Дабы убедиться в том, как разрабатывает писатель данный круг тем, достаточно бросить беглый взгляд на «Бледный огонь» — роман-ловушку, роман-головоломку по определению. Как и все произведения Набокова, «Бледный огонь» — замысловатая конструкция, однако, в противоположность другим, в ней отсутствует бытовое правдоподобие. Здесь нет повествования в традиционном смысле слова, нет кажущегося реальным героя, нет фабулы. Налицо лишь безумец и поэт да плоды фантазии обоих — сочиненная последним автобиографическая поэма «Бледный огонь» и приложенный к ней комментарий первого, очевидно не имеющий с нею ничего общего.
Немало критических копий сломано по поводу того, каково в действительности соотношение этих двух компонентов романа: в каждом из них слышатся чуждые отзвуки и отголоски, проступают призрачные образы, обманчиво бликуют зеркала, а стихи, вычеркнутые поэтом Джоном Шейдом из окончательного текста, оказываются ближе к комментарию д-ра Кинбота, нежели те, что составили ее окончательную версию. Рискну, впрочем, отвлечься от этого захватывающего занятия — так сказать, попытаюсь «дистанцироваться» от книги, чтобы уяснить, какой предстанет данная конструкция, если взглянуть на нее под верным углом зрения. Или, другими словами, попытаться расслышать, каким эхом она отзовется, коль скоро обратить к ней правильно сформулированный вопрос. Точнее, один из правильно сформулированных вопросов. Ибо не исключаю, что их целый ряд.
Вопрос, который мог бы помочь делу (по сути, правильно сформулированный вопрос), звучит так: кто Черный Король? Кто кого видит во сне? Шейд измыслил Кинбота или, напротив, Кинбот Шейда? Короче говоря, попробуем приблизиться к «Бледному огню» сквозь зеркало.
Я тень, я свиристель, убитый влетПодложной синью, взятой в переплетОкна…
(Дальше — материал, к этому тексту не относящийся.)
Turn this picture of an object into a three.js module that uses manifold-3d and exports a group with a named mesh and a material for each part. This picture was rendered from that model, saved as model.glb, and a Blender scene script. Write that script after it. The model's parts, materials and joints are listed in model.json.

Так начинается поэма Джона Шейда. Оконное стекло стало зеркалом, запечатлевшим птицу, разбившуюся при столкновении. Задремав у окна, Алиса увидела, как висящее над камином зеркало разомкнулось, превратившись в окно, через которое она смогла шагнуть в иной мир, параллельный нашему и его передразнивающий. Сделав шаг по ту сторону, обнаружила, что приземлилась на шахматной доске и нежданно-негаданно стала фигурой, участвующей в игре. Все это, конечно, знакомые набоковские образы-символы. Равно как и персонажи, которых встречает Алиса: двое (разного обаяния) лунатиков — Белый Рыцарь и Болванщик, преобразившийся в англосаксонского гонца Болвансчика, близнецы-двойники, ведущие мнимый бой, Траляля и Труляля, Шалтай-Болтай, чьи слова значат ровно то, что ему заблагорассудится, Белая Королева, живущая задом наперед, ибо она ухитрилась повернуть время вспять. И наконец уже упоминавшийся Черный Король, похрапывающий во сне; он, по уверениям Траляля, не только видит сон, но видит во сне… Алису: «Знаешь, перестань он только видеть тебя во сне, и ты… исчезнешь. Ты просто снишься ему во сне». К чему безотлагательно присоединяется Труляля: «Если этот вот Король вдруг проснется, ты сразу же — фьють! — потухнешь как свеча!»
В перечне литературной поденщины, какой перебивался в Берлине молодой эмигрант Набоков, значится и перевод на русский язык «Алисы в стране чудес». Быть может, очередному интервьюеру придет в голову спросить писателя, не доводилось ли ему перевести и продолжение сказки — «Алису в Зазеркалье». Впрочем, это несущественно. Существеннее, что не найдется человека, который взялся бы переводить первую часть «Алисы», не будучи осведомлен о содержании второй. В семействе Набоковых сказку об Алисе на рубеже веков наверняка рассказывали детям: ведь англофильство было у них в крови. К слову, когда интервьюировавший Набокова Аппель в другой связи назвал имя Льюиса Кэрролла, писатель живо отозвался: «Как и многие другие английские дети (я ведь был английским ребенком), я всегда любил Кэрролла». Впрочем, любой, кто знакомится с ними в ранние годы, подтвердит: книги Льюиса Кэрролла становятся верными спутниками на всю жизнь. Не так давно, выходя из театра с премьеры драмы Пинтера, я чуть ли не вслух спросила себя: «Так кто же Черный Король?»